PROBLEM STATEMENT:
Please quote exactly the opening lines of the data, from the first line to the one where "wasm.setup();" appears.

begin SUPPLIED INFORMATION

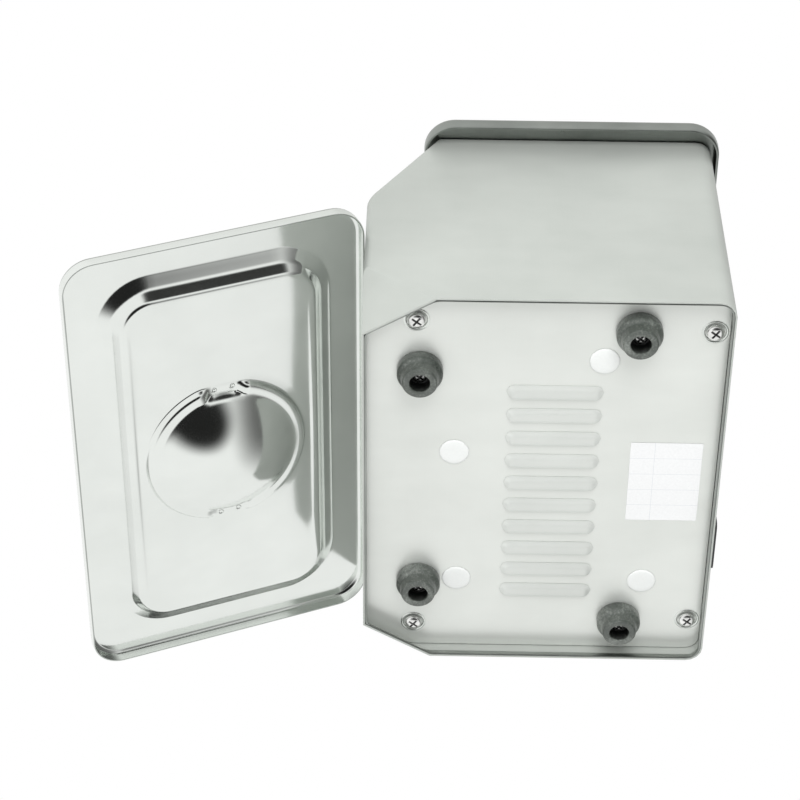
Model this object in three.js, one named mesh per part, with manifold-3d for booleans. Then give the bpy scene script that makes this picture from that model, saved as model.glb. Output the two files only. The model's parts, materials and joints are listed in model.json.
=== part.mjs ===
// Paraffin wax bath: stainless casing on four rubber feet, drop-in quarter-size pan and plug lid.
// Millimetres, +Z up, front towards -Y. The lid leans on the front of the casing.
import * as THREE from 'three';
import { mergeVertices } from 'three/addons/utils/BufferGeometryUtils.js';
import { ConvexGeometry } from 'three/addons/geometries/ConvexGeometry.js';
import Module from 'manifold-3d';

const wasm = await Module();
wasm.setup();

// ---------------------------------------------------------------- driving dimensions
const SHEET = 1.0;               // casing sheet
const GAP = 0.3;                 // running gap between separate pieces
const CASE_W = 240;              // X
const CASE_D = 188;              // Y
const LIP_Z = 4;                 // lower edge of the casing above the table
const CASE_TOP = 161;            // top of the casing
const SLOPE_Z = 96.4;            // where the front starts to lean back
const SLOPE_RUN = 31.6;          // the lean: run in Y ...
const SLOPE_RISE = 53.6;         // ... for this rise in Z
const FRONT_R = 4;
const REAR_R = 9;
const FACET_X = 22;              // corner relief at the lip, along X
const FACET_Y = 37;              // corner relief at the lip, along Y
const FACET_Z = 31;              // corner relief, up the vertical corner

const PLATE_Z = 13;              // underside of the recessed bottom plate
const PLATE_T = 1.0;
const FOOT_TOP_R = 12;
const FOOT_TIP_R = 9.2;
const FOOT_BORE_R = 5.2;
const FEET = [['front_right', 70, -64.5], ['front_left', -71.5, -64], ['rear_right', 96, 46.5], ['rear_left', -97.5, 47]];
const PLATE_SCREWS = [['front_right', 101, -66.5], ['front_left', -102.5, -66.5],
  ['rear_right', 96, 85], ['rear_left', -97.5, 85]];
const PLUGS = [['a', 77, 30], ['b', 17, -46], ['c', -70, -43.2], ['d', -70, 58]];
const PLUG_HOLE_R = 6;
const PLUG_R = 7.85;
const LOUVRES = 10;
const LOUVRE_PITCH = 14.9;
const LOUVRE_X0 = 57;
const LOUVRE_Y = 5.5;              // middle of the louvres
const LOUVRE_LEN = 47;
const LOUVRE_W = 6.6;
const LOUVRE_H = 2.6;
const LABEL = { x: -1, y: 65.6, w: 52, d: 38, t: 0.2 };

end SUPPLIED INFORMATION

WRITTEN ANSWER:
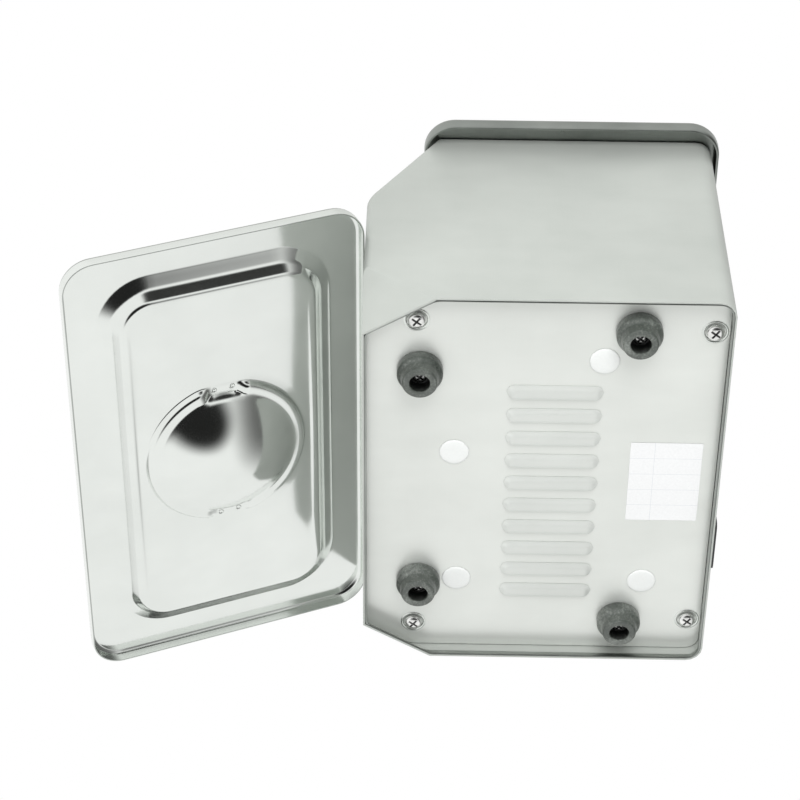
Model this object in three.js, one named mesh per part, with manifold-3d for booleans. Then give the bpy scene script that makes this picture from that model, saved as model.glb. Output the two files only. The model's parts, materials and joints are listed in model.json.
=== part.mjs ===
// Paraffin wax bath: stainless casing on four rubber feet, drop-in quarter-size pan and plug lid.
// Millimetres, +Z up, front towards -Y. The lid leans on the front of the casing.
import * as THREE from 'three';
import { mergeVertices } from 'three/addons/utils/BufferGeometryUtils.js';
import { ConvexGeometry } from 'three/addons/geometries/ConvexGeometry.js';
import Module from 'manifold-3d';

const wasm = await Module();
wasm.setup();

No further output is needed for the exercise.